In this example, the ethnicity data comes from administrative data held by the school the child attends or is taken from their health record. Therefore, ethnicity is not collected specifically for the purpose of reporting on childhood obesity.

In general, the detailed categories are presented, for data collection, at least in part to help respondents identify as they wish, with minimal respondent burden. Excluding the Mixed category from a data collection is likely to impact on a respondent’s ability to self-identify, and including each category of Mixed with the relevant minority group might lead to poor-quality data collection.

This blog post has emphasised the importance of harmonised data collection about people’s ethnicity, and of giving real thought to the way that data is analysed and presented. The Race Disparity Unit will continue to work with the Office for National Statistics and other stakeholders to establish an updated approach to harmonised ethnicity data collection that reflects the 2021 Census round.

We're interested in your views on the 3 rules. We’d also like to hear some examples of innovative ways in which the ethnic groups used in collecting data have been combined for analytical purposes.
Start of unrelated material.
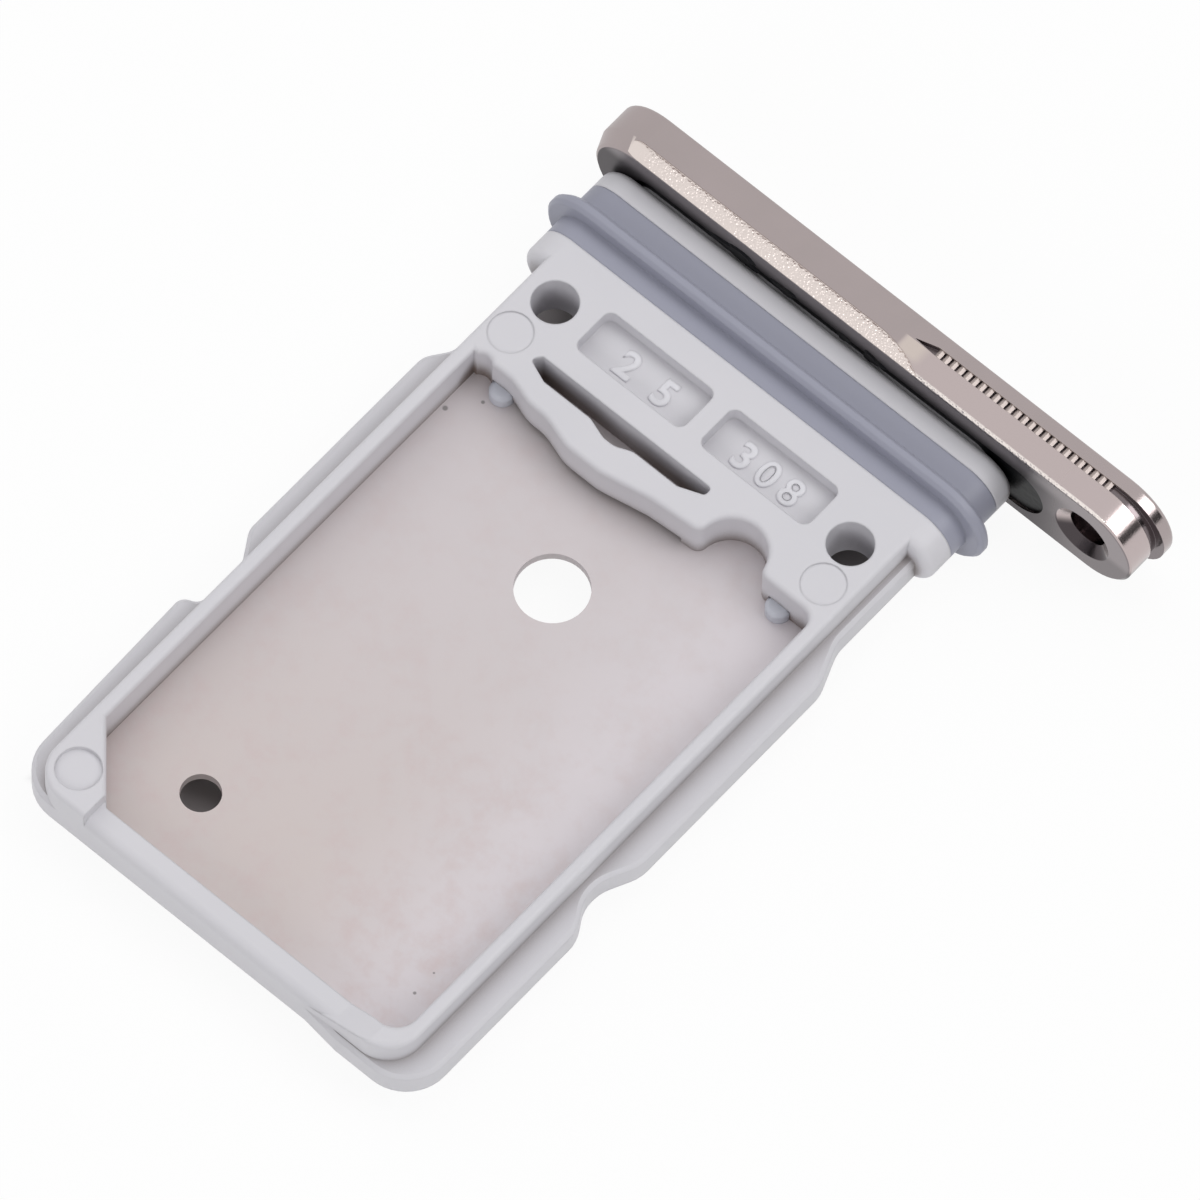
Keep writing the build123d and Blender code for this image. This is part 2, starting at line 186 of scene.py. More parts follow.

Please leave a comment below.

Sharing and comments

Share this page

1 comment

  1. Comment by Jim Nixon posted on

    Great blog.

    I previously worked on the RDA data in DWP.

    Clarity is the key.

    For example, breaking down employment rates by ethnicity and local authority (LA) we'd tend to use the 3-year Annual Population Survey (APS), but the total of those would not match the published total of GB because that would come from the quarterly Labour Force Survey.

    Similarly, we could use the 1-year APS for the larger LAs (e.g. Birmingham) when looking at them in isolation, but that wouldn't be comparable with the full LA list. Explaining all of this is important.

    Another thing to consider with timeliness of the data in Rule 3, is that as long as you're consistent with the approach, the trend the data shows - is it improving? is it getting worse? - tend to be more important.